The legacy discovery call has been completely and entirely commoditized, with the same pattern being repeated in sales meetings every day. Every one of these sales calls follows a template that is at least forty years old, and many elements date back more than a century. But what clients might have perceived as valuable forty years ago no longer matches their needs and expectations. The evidence is clear and compelling: sales is broken. As the legacy approaches to sales continue their slow decline into oblivion, new and more consultative approaches must replace them, offering clients a better experience.
The Changes in Your Client Relationships from Executive Briefing
One way to break out of these commoditized patterns is to begin your conversation with an executive briefing. This turns legacy discovery on its head, replacing the task of eliciting your client’s problem and pain with showing them something about themselves, their business, the root cause of their challenges, and the new potential available to them. In other words, rather than “discovering” a problem that you should already know about, you help your client discover something important about themselves.

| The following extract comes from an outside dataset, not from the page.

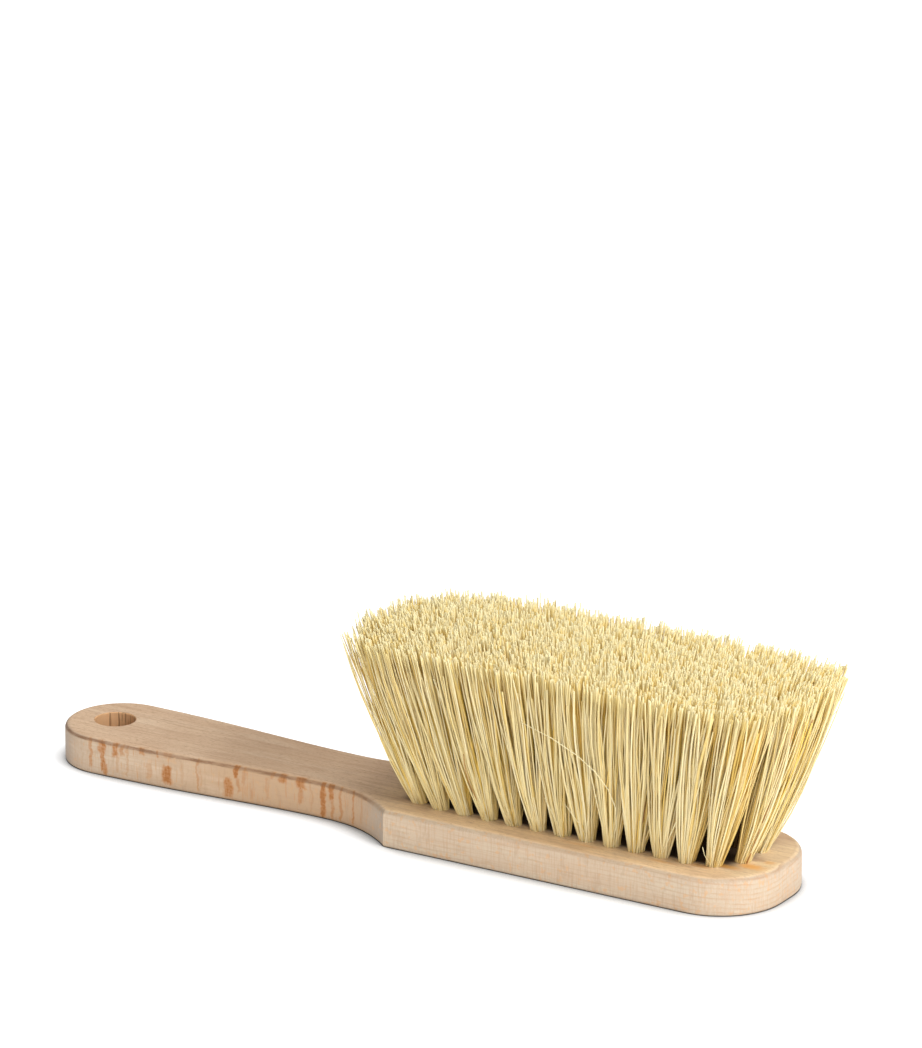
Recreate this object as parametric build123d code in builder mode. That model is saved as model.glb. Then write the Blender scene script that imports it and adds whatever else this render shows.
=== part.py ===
"""Hand brush of beech and plant fibre, lying on its flat back with the bristles up.

A one-piece wooden stock (brush head and handle in one board) carries four rows of fibre
tufts. Every tuft is folded in half round a flat wire anchor, and the anchor is driven across
the floor of a blind hole, where its two ends bite into the wood.

Millimetres, +Z up. X runs from the handle to the toe, and Y = 0 is the middle of the board.
The origin is under the centre of the whole brush's bounding box, on the surface it lies on.
"""
import os
from math import cos, pi, sin

from build123d import *

# ---------------------------------------------------------------- driving dimensions
# Stock. A distance is measured along X from the tip of the handle.
stock_length = 300.0
stock_thickness = 14.0
head_width = 58.0
shoulder_distance = 152.0       # where the handle's curve meets the straight side of the head
toe_corner_radius = 24.5
handle_end_radius = 20.8
handle_mid_distance = 62.0
handle_mid_half_width = 19.3
waist_distance = 113.0          # narrowest place of the handle
waist_half_width = 16.1
throat_distance = 136.0
throat_half_width = 19.2
shoulder_slope = 0.9            # sideways rise per length where the curve ends at the shoulder
front_edge_radius = 2.2         # rounding on the bristle side
back_edge_radius = 1.0          # rounding on the side it lies on
shoulder_edge_radius = 0.6
hanging_hole_radius = 7.5
hanging_hole_distance = 18.0
hanging_hole_break = 0.3        # broken edge at both mouths of the hole

# Tuft pattern: two inner rows of 14, and two outer rows of 13 that stand between them.
inner_row_count = 14
outer_row_count = 13
inner_row_pitch = 10.15
outer_row_pitch = 10.03
inner_row_middle = 219.8        # distance of the middle of an inner row
outer_row_middle = 218.8
inner_row_y = 6.0
outer_row_y = 16.5
corner_tuft_inset = 1.9         # first and last tuft of an outer row stand this much further in

# Tuft. It fills a blind hole, swells soon after leaving it, and flares on to an oval where
# the fibres are trimmed level.
hole_radius = 2.85
hole_depth = 8.5
root_radius = 2.80
tuft_sides = 16
bristle_height = 78.0           # trimmed tips above the surface that the brush lies on
tip_pitch = 12.5                # the same for all rows
tips_middle = 220.6             # distance of the middle of the field of tips
inner_tip_y = 9.1               # middle of an inner row's tips
outer_tip_y = 27.1              # middle of an outer row's tips
tip_gap = 0.4                   # left between the tips of neighbouring tufts
tip_half_across = 8.8
swell_height = 36.0             # level of the section between hole and tip
swell_lean = 0.41               # share of the way from hole to tip, sideways, at that level
swell_size = 0.57               # share of the growth from hole size to tip size at that level

# Anchor: a flat strip on edge, along X, with the fold of the tuft under it.
anchor_length = 6.7
anchor_thickness = 0.5
anchor_height = 2.0
fold_thickness = 1.6            # fibre between the anchor and the floor of the hole

same_place = 0.01               # edges closer than this to a wanted size or place are the ones meant

# ---------------------------------------------------------------- worked-out values
tip_half_along = (tip_pitch - tip_gap) / 2
tips_end = tips_middle + (inner_row_count - 1) / 2 * tip_pitch + tip_half_along
origin_distance = tips_end / 2  # the tips overhang the toe, so they end the bounding box
hole_floor = stock_thickness - hole_depth
anchor_middle = hole_floor + fold_thickness + anchor_height / 2


def along(distance):
    """X of a point that lies this far from the tip of the handle."""
    return distance - origin_distance


def row_positions(count, pitch, row_middle, row_y, tip_y):
    """Hole centre and tip centre of every tuft of one row, handle end first."""
    side = 1 if row_y > 0 else -1
    tufts = []
    for i in range(count):
        steps = i - (count - 1) / 2
        at_corner = count == outer_row_count and i in (0, count - 1)
        inset = side * corner_tuft_inset if at_corner else 0.0
        hole = (along(row_middle + steps * pitch), row_y - inset)
        tip = (along(tips_middle + steps * tip_pitch), tip_y - inset)
        tufts.append((hole, tip))
    return tufts


# Left and right are as seen when the brush is held by the handle with the bristles up.
outer_row = outer_row_count, outer_row_pitch, outer_row_middle
inner_row = inner_row_count, inner_row_pitch, inner_row_middle
rows = {
    "left_outer": row_positions(*outer_row, outer_row_y, outer_tip_y),
    "left_inner": row_positions(*inner_row, inner_row_y, inner_tip_y),
    "right_inner": row_positions(*inner_row, -inner_row_y, -inner_tip_y),
    "right_outer": row_positions(*outer_row, -outer_row_y, -outer_tip_y),
}
holes = [hole for tufts in rows.values() for hole, tip in tufts]


def save(part, name):
    """Label one finished piece and write its STEP file."""
    part.label = name
    export_step(part, f"parts/{name}.step")


os.makedirs("parts", exist_ok=True)

# ---------------------------------------------------------------- stock
handle_side_start = (along(handle_end_radius), handle_end_radius)
shoulder = (along(shoulder_distance), head_width / 2)
toe_side_end = (along(stock_length - toe_corner_radius), head_width / 2)
toe_end_start = (along(stock_length), head_width / 2 - toe_corner_radius)

with BuildPart() as stock:
    with BuildSketch(Plane.XY):
        with BuildLine():
            RadiusArc((along(0), 0), handle_side_start, handle_end_radius)
            Spline(
                handle_side_start,
                (along(handle_mid_distance), handle_mid_half_width),
                (along(waist_distance), waist_half_width),
                (along(throat_distance), throat_half_width),
                shoulder,
                tangents=[(1, 0), (1, shoulder_slope)],
            )
            Line(shoulder, toe_side_end)
            RadiusArc(toe_side_end, toe_end_start, toe_corner_radius)
            Line(toe_end_start, (along(stock_length), 0))
            mirror(about=Plane.XZ)
        make_face()
    extrude(amount=stock_thickness)

    shoulder_edges = stock.edges().filter_by(Axis.Z).filter_by(
        lambda edge: abs(edge.center().X - shoulder[0]) < same_place
    )
    fillet(shoulder_edges, shoulder_edge_radius)
    fillet(stock.faces().sort_by(Axis.Z)[-1].edges(), front_edge_radius)
    fillet(stock.faces().sort_by(Axis.Z)[0].edges(), back_edge_radius)

    with Locations((along(hanging_hole_distance), 0, stock_thickness)):
        Hole(radius=hanging_hole_radius)
    hole_mouths = stock.edges().filter_by(GeomType.CIRCLE).filter_by(
        lambda edge: abs(edge.radius - hanging_hole_radius) < same_place
    )
    chamfer(hole_mouths, hanging_hole_break)

    with Locations(*[(x, y, stock_thickness) for x, y in holes]):
        Hole(radius=hole_radius, depth=hole_depth)
    with Locations(*[(x, y, anchor_middle) for x, y in holes]):
        Box(anchor_length, anchor_thickness, anchor_height, mode=Mode.SUBTRACT)
save(stock.part, "stock")


# ---------------------------------------------------------------- tufts
def tuft_section(centre, half_along, half_across):
    """Corners of the many-sided oval that one tuft fills at one height."""
    angles = [2 * pi * i / tuft_sides for i in range(tuft_sides)]
    return [(centre[0] + half_along * cos(a), centre[1] + half_across * sin(a)) for a in angles]


def part_way(start, end, share):
    """The number that lies this share of the way from start to end."""
    return start + (end - start) * share


def make_tuft(hole, tip):
    """One tuft: round in its hole, folded under the anchor, and flared to its trimmed tip."""
    swell_centre = [part_way(from_hole, to_tip, swell_lean) for from_hole, to_tip in zip(hole, tip)]
    swell_half_along = part_way(root_radius, tip_half_along, swell_size)
    swell_half_across = part_way(root_radius, tip_half_across, swell_size)
    root_corners = tuft_section(hole, root_radius, root_radius)
    swell_corners = tuft_section(swell_centre, swell_half_along, swell_half_across)
    tip_corners = tuft_section(tip, tip_half_along, tip_half_across)
    with BuildPart() as tuft:
        with BuildSketch(Plane.XY.offset(hole_floor)):
            Polygon(*root_corners, align=None)
        extrude(amount=hole_depth)
        with BuildSketch(Plane.XY.offset(stock_thickness)):
            Polygon(*root_corners, align=None)
        with BuildSketch(Plane.XY.offset(swell_height)):
            Polygon(*swell_corners, align=None)
        with BuildSketch(Plane.XY.offset(bristle_height)):
            Polygon(*tip_corners, align=None)
        loft(ruled=True)
        with Locations((hole[0], hole[1], anchor_middle)):
            Box(anchor_length, anchor_thickness, anchor_height, mode=Mode.SUBTRACT)
    return tuft.part


for row_name, tufts in rows.items():
    for number, (hole, tip) in enumerate(tufts, start=1):
        save(make_tuft(hole, tip), f"tuft_{row_name}_{number:02d}")


# ---------------------------------------------------------------- anchors, one group per row
def make_anchors(tufts):
    """The flat anchors of one row, as separate solids."""
    with BuildPart() as anchors:
        with Locations(*[(x, y, anchor_middle) for (x, y), tip in tufts]):
            Box(anchor_length, anchor_thickness, anchor_height)
    return anchors.part


for row_name, tufts in rows.items():
    save(make_anchors(tufts), f"anchors_{row_name}")
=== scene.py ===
"""Looks for the beech hand brush: real fibres in place of the CAD tufts, and beech on the stock.

Everything is in metres, in the CAD frame: +X from the handle to the toe, +Z up, back face on Z = 0.
"""
import math

import bpy
import numpy as np
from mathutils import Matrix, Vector


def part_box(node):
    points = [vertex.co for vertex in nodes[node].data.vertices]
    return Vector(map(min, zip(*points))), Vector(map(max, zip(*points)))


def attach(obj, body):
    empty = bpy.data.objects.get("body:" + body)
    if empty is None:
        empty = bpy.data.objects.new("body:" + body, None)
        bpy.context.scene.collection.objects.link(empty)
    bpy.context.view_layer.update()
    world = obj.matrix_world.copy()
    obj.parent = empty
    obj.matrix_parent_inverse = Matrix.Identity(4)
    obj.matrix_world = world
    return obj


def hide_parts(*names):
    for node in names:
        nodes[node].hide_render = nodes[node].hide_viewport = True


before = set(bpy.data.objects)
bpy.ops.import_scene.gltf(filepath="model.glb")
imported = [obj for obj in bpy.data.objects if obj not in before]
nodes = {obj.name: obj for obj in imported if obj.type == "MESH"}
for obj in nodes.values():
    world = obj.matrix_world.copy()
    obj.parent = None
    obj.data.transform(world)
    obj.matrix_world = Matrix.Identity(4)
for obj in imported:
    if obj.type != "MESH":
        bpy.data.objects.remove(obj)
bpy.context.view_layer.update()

MM = 0.001
stock_low, stock_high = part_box("stock")
WOOD_TOP = stock_high.z
HOLE_DISTANCE, HOLE_RADIUS = 18.0, 7.5          # hanging hole, mm
TUFTS_MIDDLE = 219.0                            # distance of the middle of the tufts, mm
ROWS = ("right_outer", "right_inner", "left_inner", "left_outer")
tuft_nodes = sorted(name for name in nodes if name.startswith("tuft_"))

# ---------------------------------------------------------------- camera
CAMERA_AZIMUTH = math.radians(31.43)     # towards +X from looking along +Y
CAMERA_ELEVATION = math.radians(18.43)
CAMERA_DISTANCE = 2.724
CAMERA_LENS, CAMERA_SENSOR = 253.5, 36.0   # mm
CAMERA_SEES_TO = 20.0                    # m
CAMERA_AIM = Vector((-0.0460, 0.0963, 0.0778))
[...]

How I Discovered the Executive Briefing
I was struggling to help one of my existing clients improve their results. They were working from outdated assumptions and their thinking was plagued by misconceptions—their world had changed, so their old techniques were no longer effective. They were smart people, but they rarely took the time to recognize their context, so they had missed an inflection point. Unable to change their mind, I decided to prosecute their beliefs, the anchors that prevented them from changing, by giving them an executive briefing. Using close to one hundred slides and overshooting the mark, I replaced their assumptions and replaced them with new beliefs that were accurate and compelling. Later that afternoon, my main contact called me to tell me they were making the change I recommended.

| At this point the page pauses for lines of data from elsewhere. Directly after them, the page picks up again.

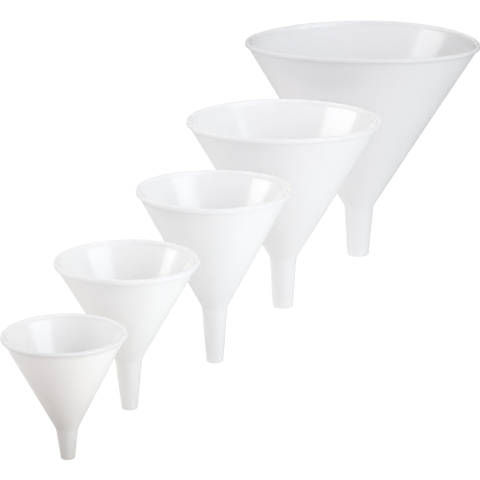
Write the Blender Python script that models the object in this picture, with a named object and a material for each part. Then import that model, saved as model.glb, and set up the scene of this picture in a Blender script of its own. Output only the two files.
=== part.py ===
"""A graduated set of five one-piece moulded plastic funnels, standing in a slanting row.

Each funnel is a single turned shape: a straight cone with a small rounded bead round its rim, an
open bore, and a slightly tapered spout cut square at the tip. Metres, +Z up. The floor is z = 0 and
every spout tip stands on it. The row runs mainly along Y, with the smallest funnel at the -X, -Y
end. The origin is the middle of the set's footprint.
"""

from collections import namedtuple
from math import atan2, cos, pi, radians, sin, sqrt, tan

import bmesh
import bpy
from mathutils import Vector

MM = 0.001  # the dimensions below are in millimetres

# The columns of the funnel table:
#   rim       outer diameter over the bead
#   height    from the spout's tip to the top of the rim
#   spout     length of the spout, tip to shoulder
#   root      outer diameter of the spout at the shoulder
#   tip       outer diameter of the spout at its tip
#   wall      thickness of the cone's wall, square to it
#   tip_wall  thickness of the spout's wall at the tip
#   bead      height of the rim bead
#   overhang  how far the bead stands out past the cone
#   fillet    radius of the outer blend between cone and spout
#   x, y      where the spout stands on the floor, from the largest funnel's axis
#   segments  steps round the turned shape
Funnel = namedtuple(
    "Funnel", "rim height spout root tip wall tip_wall bead overhang fillet x y segments"
)

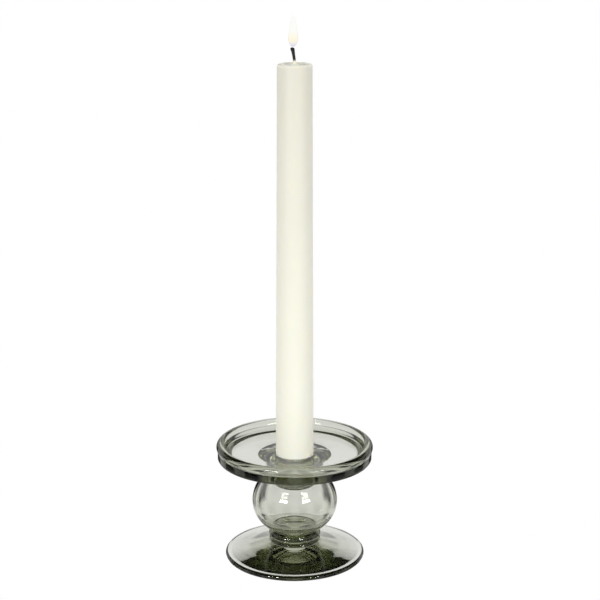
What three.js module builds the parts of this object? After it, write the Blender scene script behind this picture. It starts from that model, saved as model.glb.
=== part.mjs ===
// A candlestick of smoked glass with a lit dinner candle.
// Five glass pieces are stacked on one axis: a flared foot, a stem ring, a hollow ball, a candle
// socket with its neck, and a drip tray. They touch on level faces, where the real ones are fused
// while hot. The candle stands in the socket and lifts out, taking its wick and flame with it.
//
// Millimetres, +Z up. The origin is the middle of the foot's underside.

import * as THREE from 'three';

// ---- Driving dimensions -------------------------------------------------------------------

const SIDES = 40; // facets round each turned glass piece

const FOOT_RADIUS = 40.7;
const FOOT_EDGE = 3.0; // thickness of the foot at its rim
const FOOT_HEIGHT = 8.8; // where the foot meets the stem ring
const PONTIL_RADIUS = 7.0; // shallow ground hollow under the foot
const PONTIL_DEPTH = 0.6;

const JOIN_RADIUS = 13.3; // the glass where foot, ring and ball meet
const RING_RADIUS = 15.1;
const RING_LOWER_RADIUS = 14.9; // the ring has two beads with a groove between them
const RING_LOWER_HEIGHT = 10.2;
const RING_GROOVE_RADIUS = 14.0;
const RING_GROOVE_HEIGHT = 11.7;
const RING_UPPER_HEIGHT = 13.6; // height of its widest line
const RING_TOP = 16.4;

const BALL_RADIUS = 24.8;
const BALL_CENTRE = 33.7;
const BALL_DROP = 20.6; // half-height of the ball below its middle
const BALL_RISE = 22.5; // half-height of the ball above its middle
const BALL_WALL = 3.0;
const BALL_FLOOR = 17.9; // lowest point of the hollow
const MOUTH_HEIGHT = 49.6; // level rim of the ball's mouth
const MOUTH_RADIUS = 14.7;

const SOCKET_BORE = 11.5;
const SOCKET_FLOOR = 45.5; // the candle stands here
const SOCKET_BOTTOM = 42.6;
const SOCKET_CORNER = 6.4; // rounding of the cup's lower edge
const NECK_RADIUS = 17.0; // narrowest line of the neck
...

From that day forward, I decided I would no longer carry the beautiful slide deck that started with the company's history, summarized our processes, and explained why the client should buy from us. All I needed was the executive briefing, keeping it updated (though generally below 100 slides) as I gained new data and new insights. That briefing replaced my legacy approach and made it much easier to compel clients to change, especially in an industry that required me to displace a competitor to win any new business.
How to Open a Sales Call
One challenge of helping a prospect or a client explore change is that the conversation often lacks the necessary context. Without it, too many sales calls trail off into weak discovery, the kind that focuses on the problem the salesperson's "solution" is designed to solve. But clients urgently need to know about the real forces and trends and inflection points that are the root cause of their problems. Anything less lets them avoid facing the truth about the change they need to make.
When you read the data on why sales is broken, you get a sense of why the legacy approaches have lost their effectiveness. A legacy salesperson who wants to improve their results might believe that they just need more training. But if the data is right and the legacy approaches have failed, then more legacy training is not only useless but actually harmful. In this case, an executive briefing on the current state of sales would show that salesperson that they’ve missed the inflection point, compelling them to change how they sell or face extinction.
What Value Do You Create?
Asking your client to disclose their problem during discovery doesn't create a great deal of value. Your contacts are well aware of their problems, and they’ve already heard six other nondescript salespeople—just this week—ask the same questions and lead the same conversation. Being “lucky” number seven subtracts value from your approach, whereas providing a novel, provocative perspective creates value and helps your client address their real challenges.
The nature of B2B sales has changed. It has moved away from more transactional "why us" approaches to target consultative outcomes that exist beyond the salesperson's "solution." To be an effective salesperson today, you must also be an explainer, a teacher, and an industry expert. If you can provide the best understanding of the nature of your prospective client’s problem, you’ll be best positioned to win their business.
Once you can explain the client's world and see around corners, anticipating the inflection points that will harm your clients or your prospects, you can prevent them from suffering negative consequences. Once you have established yourself as a person who knows more about certain issues, your clients will rely on you to cover those topics for them, allowing them to focus on their own work while you keep up on what's going on outside their windows.
The salesperson who knows less than their client will have an increasingly difficult time creating value, as they have no knowledge, experience, insights, or a perspective that would improve their client's thinking about the decision to change, how best to pursue that change, and what factors they need to consider—all things that an executive briefing provides.